▼▼▼
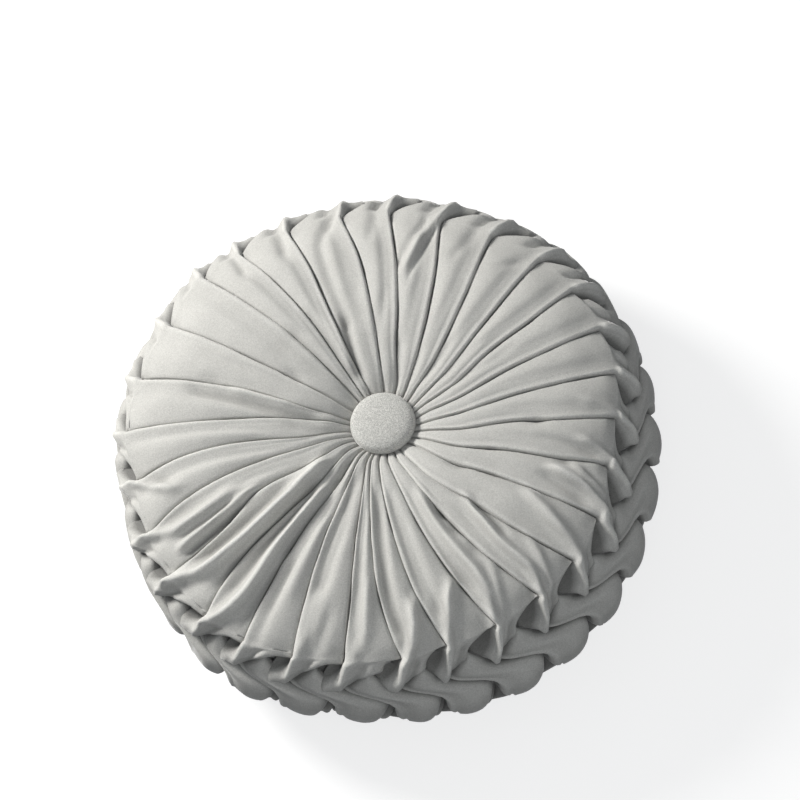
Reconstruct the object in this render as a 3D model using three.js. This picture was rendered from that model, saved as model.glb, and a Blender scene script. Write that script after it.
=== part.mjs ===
// Round smocked cushion lying on its back: one filled, pleated cover and a covered button in each face.
// Millimetres, +Z up. The origin is on the surface that the cushion lies on, under the middle of its outline.
// Bearings are degrees clockwise from +Y, seen from above.
import * as THREE from "three";

// Driving dimensions
const DIAMETER = 380;
const THICKNESS = 110;
const BUTTON_RADIUS = 22.4;
const BUTTON_DOME = 8;
const BUTTON_TOP_BELOW_CROWN = 6.5;
const GAP = 0.35;
const HUB_OFFSET = new THREE.Vector2(7, 3);
const HUB_OFFSET_ENDS_AT = 150;
const HUB_SWIRL_DEG = 10;
const BUTTON_SEGMENTS = 36;

const RADIUS = DIAMETER / 2;

// One row for each pleat, clockwise. rim: bearing where its crease ends at the edge of the face.
// bow: how many degrees further clockwise the crease lies halfway to the button.
// stand: how far the side stands out there, beyond the rows below.
const PLEATS = [
  { rim: 21, bow: 2, stand: 5 }, { rim: 34, bow: 4, stand: 5.5 }, { rim: 47, bow: 3, stand: 5 },
  { rim: 60, bow: 3, stand: 4.5 }, { rim: 72, bow: 2, stand: 3 }, { rim: 84, bow: 2, stand: 1 },
  { rim: 96, bow: 2, stand: -0.5 }, { rim: 108, bow: 3, stand: 0 }, { rim: 120, bow: 4, stand: 0 },
  { rim: 133, bow: 4, stand: 1 }, { rim: 145, bow: 6, stand: 2.5 }, { rim: 156, bow: 8, stand: 3.5 },
  { rim: 168, bow: 8, stand: 3.5 }, { rim: 181, bow: 8, stand: 2 }, { rim: 190.5, bow: 5, stand: 0 },
  { rim: 204, bow: 4, stand: -2 }, { rim: 215, bow: 5, stand: -1 }, { rim: 227, bow: 4, stand: 0 },
  { rim: 238, bow: 4, stand: -0.5 }, { rim: 251, bow: 5, stand: -3 }, { rim: 263, bow: 6, stand: -6 },
  { rim: 277, bow: 4, stand: -8 }, { rim: 289, bow: 3, stand: -7 }, { rim: 303, bow: 1, stand: -3 },
  { rim: 318, bow: 0, stand: 1 }, { rim: 332, bow: 2, stand: 3 }, { rim: 342, bow: 2, stand: 3.5 },
  { rim: 356, bow: 0, stand: 4 }, { rim: 369, bow: 2, stand: 4.5 },
];
const STAND_FROM = 158;
const STAND_FULL_AT = 184;
const PLEAT_COUNT = PLEATS.length;

// Height of the cloth across one pleat, from its lapped-under side to its fold. 1 is the fold, 0 the crease.
const ACROSS = [0, 0.18, 0.42, 0.68, 0.87, 0.95];
const SECTIONS = {
  hub: [0, 0, 0, 0, 0, 0],
  pleat: [0, 0.4, 0.62, 0.85, 1, 0.7],
  tongue: [-0.5, -0.3, 0.3, 0.8, 1, 0.3],
  ribbon: [0, 0.75, 1, 1, 0.95, 0.55],
  lying: [0, 0.8, 1, 1, 1, 0.6],
};

// Rows of the cover from the front hub, over the rim and round to the back hub.
// r, z: the line of the folds. relief: depth of the crease below it. slide: how far the folds have moved
// clockwise along the rim, in pleats. bow: share of the pleat's bow. swirl: share of the hub's swirl.
const FACE_ROWS = [
  { r: 16, z: 88.5, relief: 0, slide: 0, bow: 1.3, swirl: 1, section: "hub" },
  { r: 24.6, z: 94.6, relief: 1, slide: 0, bow: 1.3, swirl: 1, section: "pleat" },
  { r: 31, z: 99.6, relief: 2.5, slide: 0, bow: 1.25, swirl: 0.75, section: "pleat" },
  { r: 44, z: 104.6, relief: 4, slide: 0, bow: 1.2, swirl: 0.45, section: "pleat" },
  { r: 66, z: 108.5, relief: 5, slide: 0, bow: 1.15, swirl: 0.15, section: "pleat" },
  { r: 95, z: THICKNESS, relief: 5.5, slide: 0, bow: 1, swirl: 0, section: "pleat" },
  { r: 125, z: 109.5, relief: 5.5, slide: 0, bow: 0.7, swirl: 0, section: "pleat" },
  { r: 150, z: 105.5, relief: 5.5, slide: 0, bow: 0.3, swirl: 0, section: "pleat" },
];
const SIDE_ROWS = [
  { r: 168, z: 99.5, relief: 6, slide: 0, bow: 0, swirl: 0, section: "pleat" },
  { r: 180.5, z: 90, relief: 6, slide: 0.12, bow: 0, swirl: 0, section: "tongue" },
  { r: 186, z: 79, relief: 6, slide: 0.24, bow: 0, swirl: 0, section: "tongue" },
  { r: 187, z: 68, relief: 7, slide: -0.2, bow: 0, swirl: 0, section: "ribbon" },
  { r: RADIUS, z: 57, relief: 8, slide: -0.55, bow: 0, swirl: 0, section: "ribbon" },
  { r: RADIUS, z: 44, relief: 7, slide: -0.8, bow: 0, swirl: 0, section: "ribbon" },
  { r: 186, z: 30, relief: 6, slide: -0.9, bow: 0, swirl: 0, section: "ribbon" },
];
const BACK_SLIDE = -1;
const RESTS_FROM = 85;
const RESTS_TO = 140;
const BACK_ROWS = [
  { r: 170, z: 13, relief: 6, slide: BACK_SLIDE, bow: 0, swirl: 0, section: "pleat" },
  { r: 157, z: 4.5, relief: 5, slide: BACK_SLIDE, bow: -0.3, swirl: 0, section: "lying" },
  { r: RESTS_TO, z: 0, relief: 5, slide: BACK_SLIDE, bow: -0.6, swirl: 0, section: "lying" },
  { r: RESTS_FROM, z: 0, relief: 5, slide: BACK_SLIDE, bow: -1.1, swirl: -0.1, section: "lying" },
  { r: 50, z: 4, relief: 4, slide: BACK_SLIDE, bow: -1.2, swirl: -0.4, section: "pleat" },
  { r: 31, z: 10.4, relief: 2.5, slide: BACK_SLIDE, bow: -1.25, swirl: -0.75, section: "pleat" },
  { r: 24.6, z: 15.4, relief: 1, slide: BACK_SLIDE, bow: -1.3, swirl: -1, section: "pleat" },
  { r: 16, z: 21.5, relief: 0, slide: BACK_SLIDE, bow: -1.3, swirl: -1, section: "hub" },
];

const velvet = () => new THREE.MeshStandardMaterial({ color: 0xc6c6c1, roughness: 0.95, metalness: 0 });

// Value of a column of PLEATS at a place counted in pleats, which need not be whole.
function alongRim(place, column) {
  const below = Math.floor(place);
  const turns = Math.floor(below / PLEAT_COUNT);
  const first = PLEATS[below - turns * PLEAT_COUNT];
  const next = PLEATS[(below + 1 - turns * PLEAT_COUNT) % PLEAT_COUNT];
  const wraps = column === "rim" && next.rim < first.rim ? 360 : 0;
  const value = THREE.MathUtils.lerp(first[column], next[column] + wraps, place - below);
  return column === "rim" ? value + turns * 360 : value;
}

// Outward direction of the profile at a row, from the rows on both sides of it.
function outward(rows, index) {
  const before = rows[Math.max(index - 1, 0)];
  const after = rows[Math.min(index + 1, rows.length - 1)];
  return new THREE.Vector2(before.z - after.z, after.r - before.r).normalize();
}

function hubShift(r) {
  const share = 1 - THREE.MathUtils.smoothstep(r, BUTTON_RADIUS, HUB_OFFSET_ENDS_AT);
  return HUB_OFFSET.clone().multiplyScalar(share);
}

function coverPoint(rows, index, place, height) {
  const row = rows[index];
  const depth = row.relief * (1 - height);
  const out = outward(rows, index);
  const stand = alongRim(place + row.slide, "stand") * THREE.MathUtils.smoothstep(row.r, STAND_FROM, STAND_FULL_AT);
  const r = row.r + stand - out.x * depth;
  const z = row.z - out.y * depth;
  const turn = row.bow * alongRim(place, "bow") + row.swirl * HUB_SWIRL_DEG;
  const bearing = THREE.MathUtils.degToRad(alongRim(place + row.slide, "rim") + turn);
  const shift = hubShift(row.r);
  return [shift.x + r * Math.sin(bearing), shift.y + r * Math.cos(bearing), z];
}

function cover() {
  const rows = [...FACE_ROWS, ...SIDE_ROWS, ...BACK_ROWS];
  const columns = PLEAT_COUNT * ACROSS.length;
  const positions = [];
  const triangles = [];
  rows.forEach((row, index) => {
    for (let column = 0; column < columns; column += 1) {
      const across = column % ACROSS.length;
      const place = Math.floor(column / ACROSS.length) + ACROSS[across];
      positions.push(...coverPoint(rows, index, place, SECTIONS[row.section][across]));
    }
  });
  const vertex = (row, column) => row * columns + (column % columns);
  for (let row = 0; row < rows.length - 1; row += 1) {
    for (let column = 0; column < columns; column += 1) {
      const [a, b] = [vertex(row, column), vertex(row, column + 1)];
      const [c, d] = [vertex(row + 1, column), vertex(row + 1, column + 1)];
      triangles.push(a, b, c, b, d, c);
    }
  }
  const middles = [rows[0], rows[rows.length - 1]].map((row) => {
    const shift = hubShift(row.r);
    positions.push(shift.x, shift.y, row.z);
    return positions.length / 3 - 1;
  });
  const last = rows.length - 1;
  for (let column = 0; column < columns; column += 1) {
    triangles.push(middles[0], vertex(0, column + 1), vertex(0, column));
    triangles.push(middles[1], vertex(last, column), vertex(last, column + 1));
  }
  const geometry = new THREE.BufferGeometry();
  geometry.setAttribute("position", new THREE.Float32BufferAttribute(positions, 3));
  geometry.setIndex(triangles);
  geometry.computeVertexNormals();
  return geometry;
}

// Covered button: a flat seat, a rounded side and a low dome, turned about its own axis.
function button() {
  const seat = FACE_ROWS[0].z + GAP;
  const top = THICKNESS - BUTTON_TOP_BELOW_CROWN;
  const side = top - BUTTON_DOME;
  const domeSteps = 5;
  const profile = [new THREE.Vector2(0, seat), new THREE.Vector2(FACE_ROWS[0].r - 1, seat)];
  for (let step = 0; step <= domeSteps; step += 1) {
    const angle = (step / domeSteps) * (Math.PI / 2);
    const r = BUTTON_RADIUS * Math.cos(angle) ** 0.6;
    profile.push(new THREE.Vector2(step === domeSteps ? 0 : r, side + BUTTON_DOME * Math.sin(angle)));
  }
  const geometry = new THREE.LatheGeometry(profile, BUTTON_SEGMENTS);
  geometry.rotateX(Math.PI / 2);
  return geometry;
}

function piece(name, geometry) {
  const mesh = new THREE.Mesh(geometry, velvet());
  mesh.name = name;
  return mesh;
}

const cushion = new THREE.Group();
cushion.add(piece("cover", cover()));

const front = piece("button_front", button());
front.position.set(HUB_OFFSET.x, HUB_OFFSET.y, 0);
const back = piece("button_back", button());
back.rotation.x = Math.PI;
back.position.set(HUB_OFFSET.x, HUB_OFFSET.y, THICKNESS);
cushion.add(front, back);

// The side stands out further on some bearings than on others, so the outline's middle is moved over the origin.
const middle = new THREE.Box3().setFromObject(cushion).getCenter(new THREE.Vector3());
cushion.position.set(-middle.x, -middle.y, 0);

export default cushion;
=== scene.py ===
"""Round smocked velvet cushion lying on its back, with a covered button in each face.

Metres in Blender, millimetres in the tables below. Bearings are degrees clockwise from +Y, seen from above,
about the axis of the profiles. MIDDLE is the middle of the outline from there, and becomes the origin.
The cover is one sheet of cloth, built as a grid: its columns run from the front button over the side to the
back button, and its rows go round. The rows form three tiers that overlap like roof tiles: the face with
its tongues, the ribbons of the side, and the back. Between two pleats a fold group holds the lapped cloth.
"""

import math
from collections import namedtuple

import bpy
import numpy as np
from mathutils import Matrix, Vector, noise


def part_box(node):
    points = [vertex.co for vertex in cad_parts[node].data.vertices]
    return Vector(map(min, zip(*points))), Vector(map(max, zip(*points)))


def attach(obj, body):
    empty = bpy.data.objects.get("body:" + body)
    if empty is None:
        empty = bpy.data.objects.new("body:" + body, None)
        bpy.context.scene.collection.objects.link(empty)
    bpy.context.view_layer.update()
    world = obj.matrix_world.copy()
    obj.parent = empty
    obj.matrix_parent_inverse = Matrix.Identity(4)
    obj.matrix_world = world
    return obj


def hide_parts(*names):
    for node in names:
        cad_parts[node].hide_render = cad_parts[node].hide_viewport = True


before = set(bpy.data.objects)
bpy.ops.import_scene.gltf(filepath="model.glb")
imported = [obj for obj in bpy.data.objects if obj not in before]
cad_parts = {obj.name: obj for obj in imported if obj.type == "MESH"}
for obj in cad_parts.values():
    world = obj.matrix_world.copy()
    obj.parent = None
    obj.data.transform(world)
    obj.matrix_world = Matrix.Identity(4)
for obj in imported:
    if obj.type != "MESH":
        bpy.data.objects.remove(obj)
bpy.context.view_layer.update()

MM = 0.001
PLEAT_COUNT = 29
BUTTON_RADIUS = 22.8

# The hub lies beside the axis. Its two offsets fade out between the button and these radii.
HUB = (7.0, 3.0)
HUB_ENDS_AT = (150.0, 60.0)
MIDDLE = (3.62, 0.86)

# Height that the camera looks at, in metres, about halfway up the cushion.
TARGET_HEIGHT = 0.06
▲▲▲
Set down, exactly as written, each line of the data from its opening line through the one containing "const RADIUS = DIAMETER / 2;". Output nothing more.

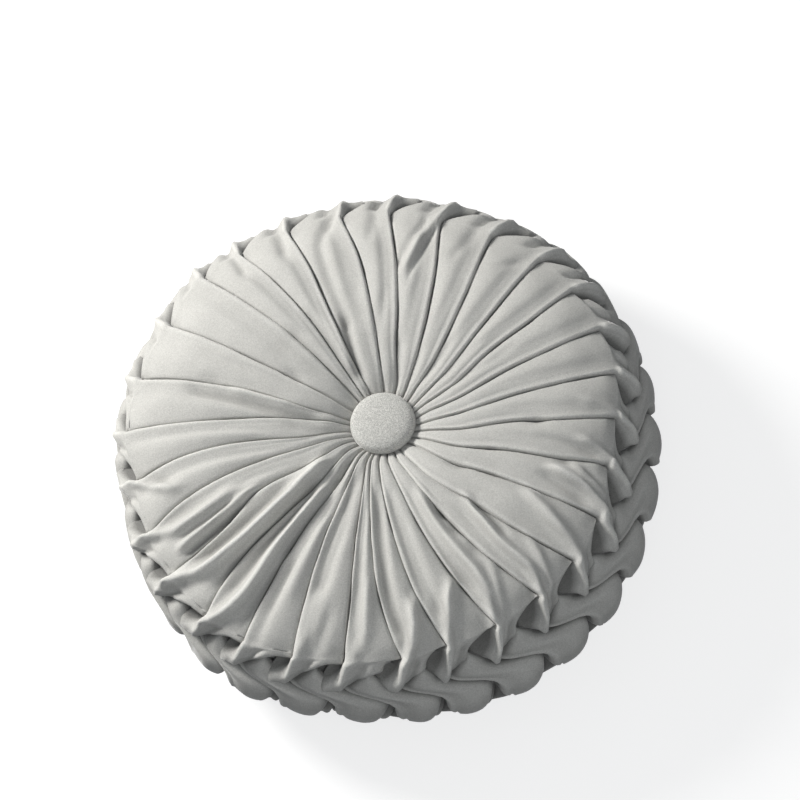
Reconstruct the object in this render as a 3D model using three.js. This picture was rendered from that model, saved as model.glb, and a Blender scene script. Write that script after it.
=== part.mjs ===
// Round smocked cushion lying on its back: one filled, pleated cover and a covered button in each face.
// Millimetres, +Z up. The origin is on the surface that the cushion lies on, under the middle of its outline.
// Bearings are degrees clockwise from +Y, seen from above.
import * as THREE from "three";

// Driving dimensions
const DIAMETER = 380;
const THICKNESS = 110;
const BUTTON_RADIUS = 22.4;
const BUTTON_DOME = 8;
const BUTTON_TOP_BELOW_CROWN = 6.5;
const GAP = 0.35;
const HUB_OFFSET = new THREE.Vector2(7, 3);
const HUB_OFFSET_ENDS_AT = 150;
const HUB_SWIRL_DEG = 10;
const BUTTON_SEGMENTS = 36;

const RADIUS = DIAMETER / 2;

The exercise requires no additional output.